Classical Islamic scholarship discusses the concept of kafa'ah — compatibility or suitability between spouses. It is sometimes invoked to justify class snobbery or cultural prejudice, but its genuine purpose is to promote harmony and reduce the friction that arises from mismatched expectations.
What Kafaah Actually Concerns
Scholars have discussed several dimensions of compatibility, with the most emphasised being deen — religious commitment and character. The Quran is clear that the most honoured before Allah are those with the most taqwa, not those of a particular lineage or wealth. Faith and character are the truest measures of suitability.
The Wisdom Behind It
The purpose of considering compatibility is practical: marriages between people of vastly different values, expectations, or life circumstances can face greater strain. Considering harmony in faith, outlook, and life stage is sensible.
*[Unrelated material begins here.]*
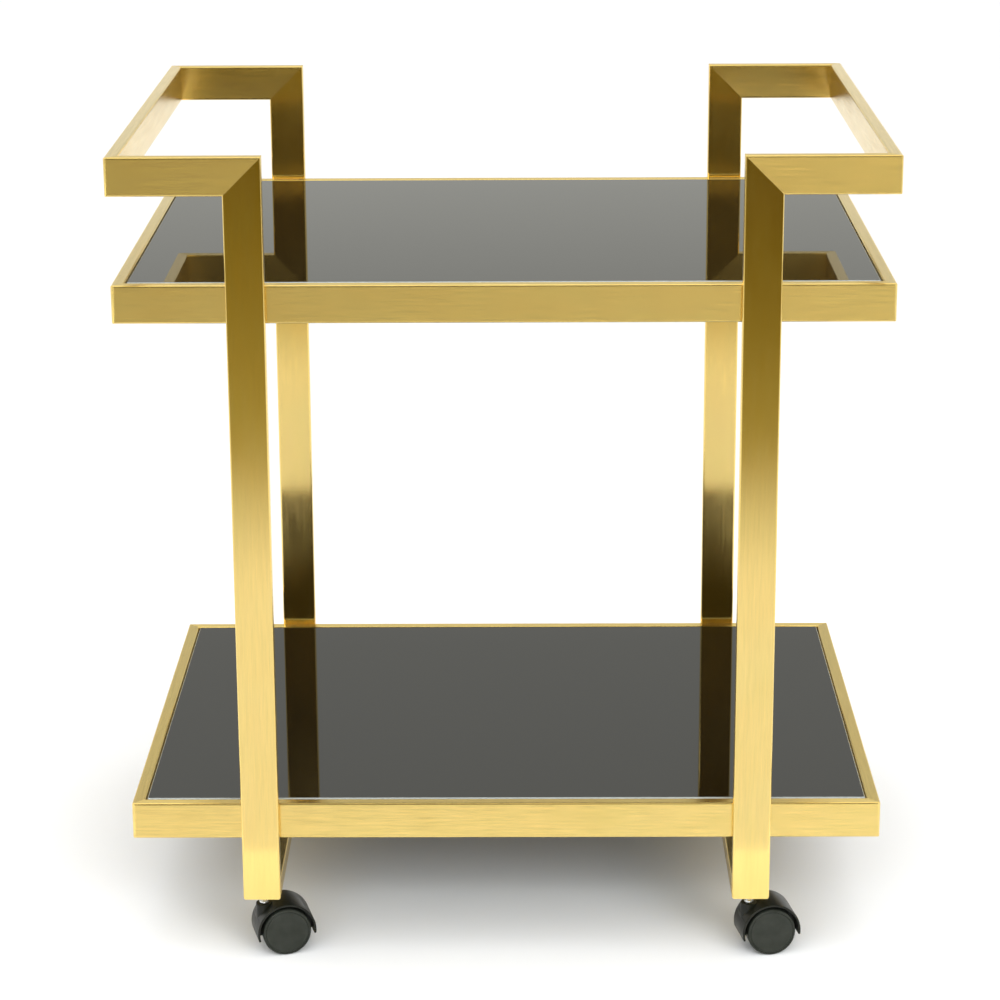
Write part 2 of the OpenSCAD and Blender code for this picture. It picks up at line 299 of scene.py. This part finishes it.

The goal is a partnership where two people can build together without constant fundamental conflict.
Where People Go Wrong
Kafa'ah is distorted when it is used to reject a righteous person on the basis of caste, ethnicity, profession, or family wealth alone. The Prophet ﷺ explicitly broke down such barriers, marrying his cousin Zaynab to Zayd, a freed slave, and teaching that no Arab has superiority over a non-Arab except through taqwa.
Prioritise What Lasts
Worldly markers of status fade. Wealth can vanish, beauty ages, social standing shifts. What endures — and what determines the quality of a marriage — is character and deen. Weigh compatibility primarily on these.
Seek a partner with whom you are genuinely compatible in faith and values. That is the kafa'ah that truly matters.